Banner, 42, wants to increase land ownership for descendants, which might take the form of a land conservancy or community land trust controlled by people whose ancestors were enslaved in the area. For 300 years, Banner’s family has lived in or near Wallace, La., which is about 50 miles west of New Orleans.

Having more control over the local environment is especially important to Banner because the region, referred to as “cancer alley,” suffers from severe pollution by petrochemical plants. Residents of the area face an elevated cancer risk that disproportionately affects Black neighborhoods. A one-time cash payout won’t solve this kind of systemic problem, she said.

“There are as many different forms of reparations as you can think of, because healing looks different in every community,” Banner said. “It’s my calling from God to do what I can to protect the descendant community and help us grow.”

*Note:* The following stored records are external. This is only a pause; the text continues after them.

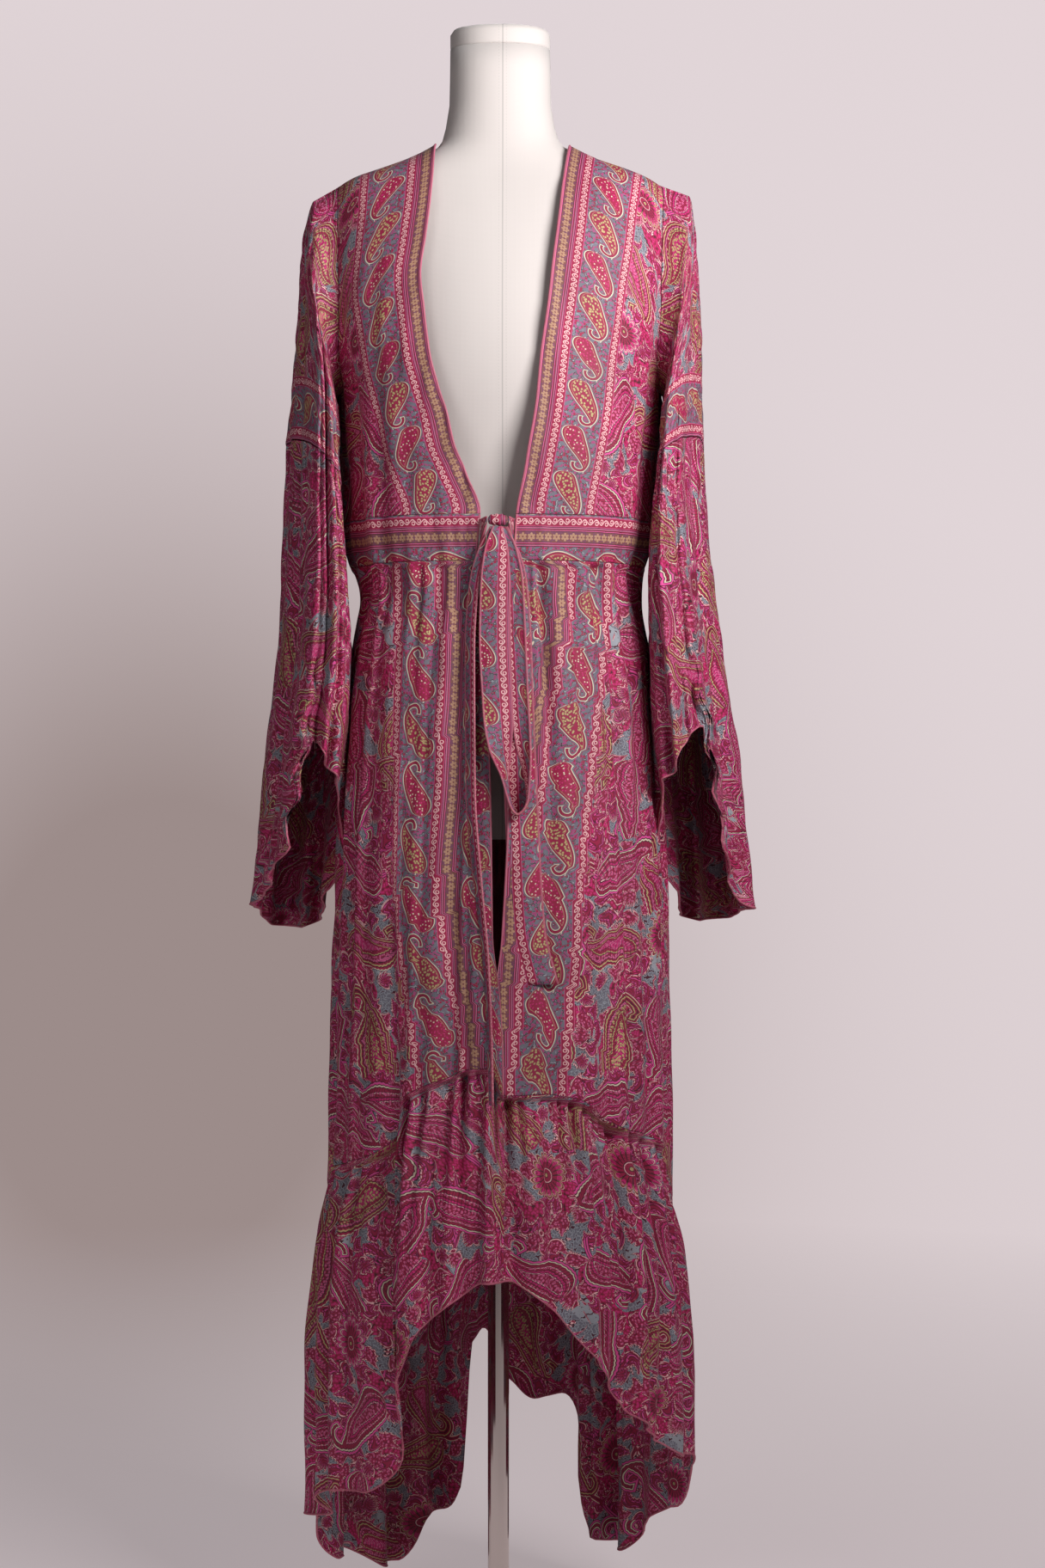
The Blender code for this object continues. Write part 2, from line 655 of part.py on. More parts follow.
def bodice_back(finish):
    """The back of the bodice in one piece, up to the back of the neck."""
    spread, down = outer_edge()
    along = (SHOULDER_TIP - down) / (SHOULDER_TIP - down[-1])
    outside = np.pi / 2 + spread + seam_angle(down)
    across = np.linspace(0, 1, BACK_COLUMNS + 1)
    near = np.minimum(across, 1 - across)
    seam = np.clip(near / SHOULDER_SHARE, 0, 1)
    neck = np.clip((near - SHOULDER_SHARE) / (0.5 - SHOULDER_SHARE), 0, 1)
    top = SHOULDER_TIP + (NECK_POINT - SHOULDER_TIP) * seam
    top = top + (BACK_NECK - NECK_POINT) * smooth_step(1.6 * neck)
    around = np.pi / 2 + seam_angle(top) + (np.pi / 2 - seam_angle(top)) * neck
    around = np.where(across < 0.5, around, 2 * np.pi - around)
    waist = np.linspace(outside[-1], 2 * np.pi - outside[-1], BACK_COLUMNS + 1)
    angle, height = patch(
        (outside, down),
        (2 * np.pi - outside, down),
        (around, top),
        (waist, 0 * waist + down[-1]),
        along,
    )
    wall("bodice_back", finish, robe_point, angle, height)


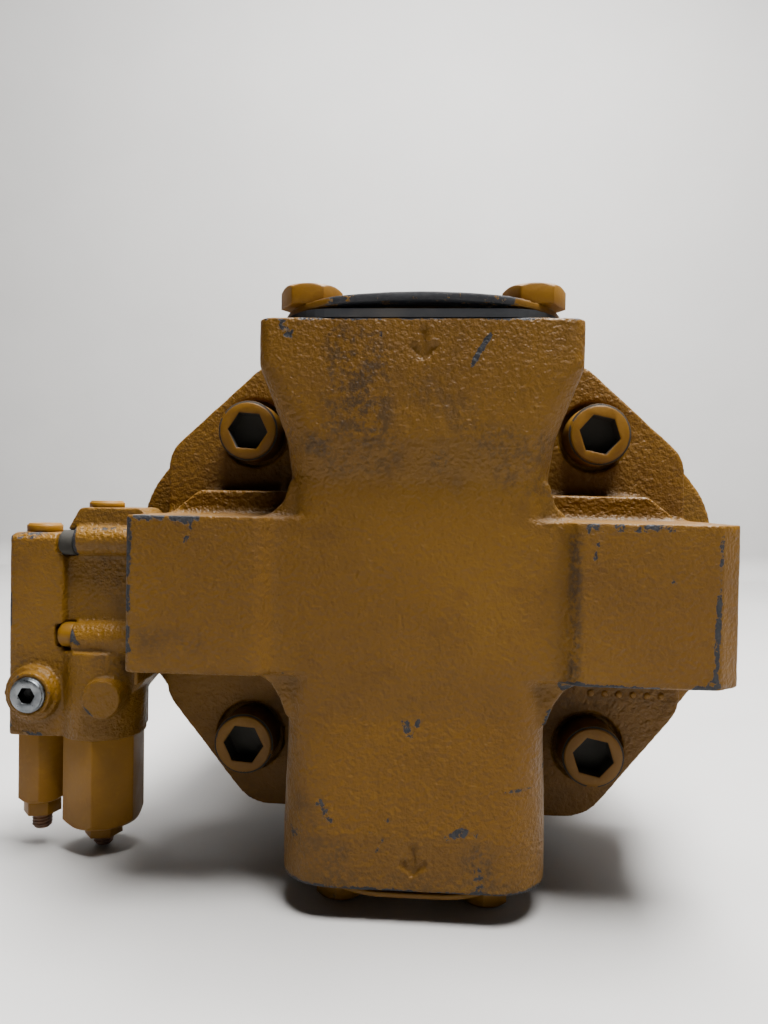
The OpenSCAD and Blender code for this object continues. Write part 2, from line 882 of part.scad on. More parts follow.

The push for reparations, on both a local and federal scale, has recently made headlines, especially in the aftermath of George Floyd’s murder and a subsequent racial reckoning. Evanston, Ill., in March became the first U.S. city to approve a reparations program for its residents. The $10 million project includes housing grants funded by the city’s taxes on recreational marijuana. Some praise the program as a solid first step, while others argued its focus on homeownership excludes too many people. At the federal level, a 30-year-old bill to study and develop reparations proposals called H.R. 40 was recently approved by a House committee.

Some private institutions that benefited from owning enslaved people have taken steps to address that injustice, in part because they can draw a direct line from slavery to their enrichment. In 1838, the Maryland Province of the Society of Jesus, which ran Georgetown University, sold hundreds of enslaved people to pay off debts, and in 2019, the university announced it would create a fund providing about $400,000 per year to benefit the descendants of people it enslaved. This year Virginia Theological Seminary began paying reparations in cash to the descendants of people who labored there during slavery and Jim Crow, going back to the seminary’s founding in 1823. It is drawing those payments from a $1.7 million endowment fund.

Plantations that now serve as museums have worked in recent years to better acknowledge the experiences of enslaved people, rather than focusing on those of enslavers. Although none has implemented a formal reparations program, some have launched scholarship programs to benefit their Black descendants.

Banner will sit on both sides of the negotiating table as Whitney’s director of communications and a co-founder of the Descendants Project, which advocates for the descendants of people enslaved in the area.